Along with Rojas, Abrams is accompanied by her graduate research assistant, Sally Ruth Cochran (played by actress Judy Pratt), who is deaf. Each scientist invites a high-school student to assist in the census. The two students they select are Arthur Spencer (played by Mark Graham) and Rachel Fairbanks (Mary Tanner). At certain points in each episode, these two actors, in addition to Affleck, would step out of character to conduct interviews with actual scientists about the work they do.
In "The Voyage of the Mimi," Anne Abrams is an educator. The target audience of middle-school students were meant to identify with the three teen characters. The children in the show would ask questions about science, which would then be answered by the Abrams character. In this way, Abrams was used as a device to impart educational information to the viewers in a way that would engage and interest them more than simply reading from a textbook.

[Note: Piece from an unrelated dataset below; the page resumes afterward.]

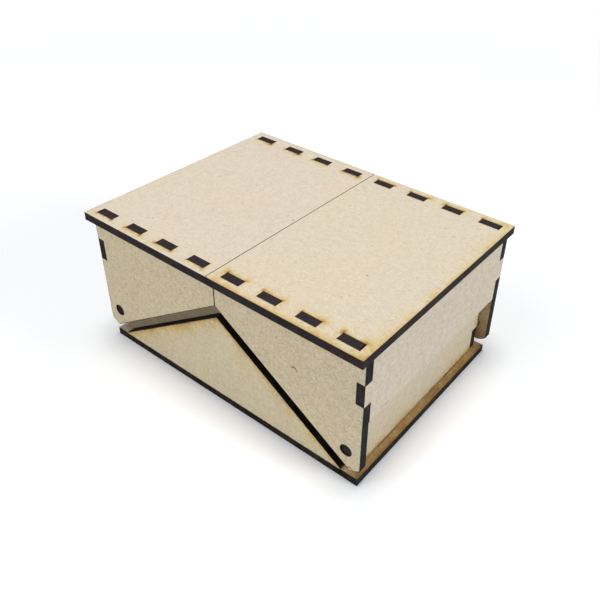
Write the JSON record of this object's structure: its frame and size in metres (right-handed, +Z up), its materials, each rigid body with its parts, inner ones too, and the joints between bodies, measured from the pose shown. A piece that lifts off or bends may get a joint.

A subsequent series, "The Second Voyage of the Mimi," was produced a few years later, in 1988. The premise was similar, but this time Captain Tyler and his boat were hired by a team of archaeologists. Anne Abrams and her team were not involved in this second journey, and did not appear in this iteration of the series. "The Voyage of the Mimi" was one of the few screen credits for actress Victoria Gadsden. According to the Internet Movie Database, her only other credit is a 1983 Portuguese comedy called "Sweet Pea."